It is essential, then, to imitate people who are in danger at sea and throw things overboard because of the violence of the winds and the threatening waves. But here we must be very careful in case we cast things overboard just to be seen doing so by men. For then we shall get the reward we want; bu we shall suffer another shipwreck, worse than the first, blown off our course by the contrary wind of self-esteem.

That is why our Lord, instructing the intellect, our helmsman, says in the Gospels: “Take heed that you do not give alms in front of others, to be seen by them; for unless you take heed, you will have no reward from your Father in heaven.”

Again, he says: “When you pray, you must not be as the hypocrites are: for they love to pray standing in synagogues and at street-corners, so as to be seen by men.
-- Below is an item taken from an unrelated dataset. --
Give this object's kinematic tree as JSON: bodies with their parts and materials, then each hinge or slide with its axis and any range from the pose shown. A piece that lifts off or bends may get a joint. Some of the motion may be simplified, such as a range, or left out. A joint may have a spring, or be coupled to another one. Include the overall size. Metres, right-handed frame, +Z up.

Truly I say to you, they get the reward they want… Moreover when you fast, do not put on a gloomy face, like the hypocrites; for they disfigure their faces, so that they may be seen by men to be fasting. Truly I say to you, they get the reward they want” (Mt. 6:1-18).

Observe how the Physician of souls here corrects our inflammatory power through acts of compassion, purifies the intellect through prayer, and through fasting withers desire. by means of these virtues the new Adam is formed, made again according to the image of his Creator–an Adam in whom, thanks to dispassion, there is ‘neither male nor female’ and, thanks to singleness of faith, there is ‘neither Greek nor Jew, circumcision nor uncircumcision, barbarian, Scythian, bond nor free, but Christ is all, and in all” (Gal. 3:28; Col. 3:10-11).

~Evagrios

Throw things overboard when in a storm.

Not long ago I finished reading through the Aubrey/Maturin series of books by Patrick O’Brian. The seas can be a very dangerous place, not only because of storm, but also because of other ships. When caught in a storm, or chased by a heavier gunned frigate, the tactic was to let go of anything that wasn’t entirely necessary, to save the ship from sinking or being sunk.

This makes a lot of sense. However, it’s so interesting what we will hold onto, going down with the ship rather than casting away. Sometimes these reflect our fears and doubts and sinful ways. Other times, as I’ve learned over the years, these might reflect something we enjoy, or find interesting, or good.

Friendships can pull us away from God at times. Work. Pursuit of money. Pursuit of ministry. I ahve seen so many earnest pastors focus all their time on organization and strategy, and little time in prayer or study or their relationship with God. To save ourselves, we cast such things away during storms.

Another big one that I’m seeing so strong now is politics. Political action is our right and maybe even an obligation as citizens. But over the last thirty years or so I would guess there’s no other emphasis that has distracted the people of God from their mission as much as politics. Pornography and drunkenness have nothing on the allure of politics to drive people from stillness, and hope, and love. For a long time this was reflected on the Right, with Falwell and Robertson distorting the focus of our Faith. Now it’s the exact same on the Left, with so many people letting go the call to peace and love and hope for the sake of political grandstanding and scoring points.

This has been a big reason, maybe the biggest, why my blog here is quite different than it was in 2004. I’ve had to let go politics. Because the storms came. and politics was drowning me, because it’s not my calling to worship a candidate and demonize the other. It’s my calling to worship God, and fight the evils that are present and active, and seeking souls.

James 4:1-10

What causes fights and quarrels among you? Don’t they come from your desires that battle within you? You want something but don’t get it. You kill and covet, but you cannot have what you want. You quarrel and fight. You do not have, because you do not ask God. When you ask, you do not receive, because you ask with wrong motives, that you may spend what you get on your pleasures.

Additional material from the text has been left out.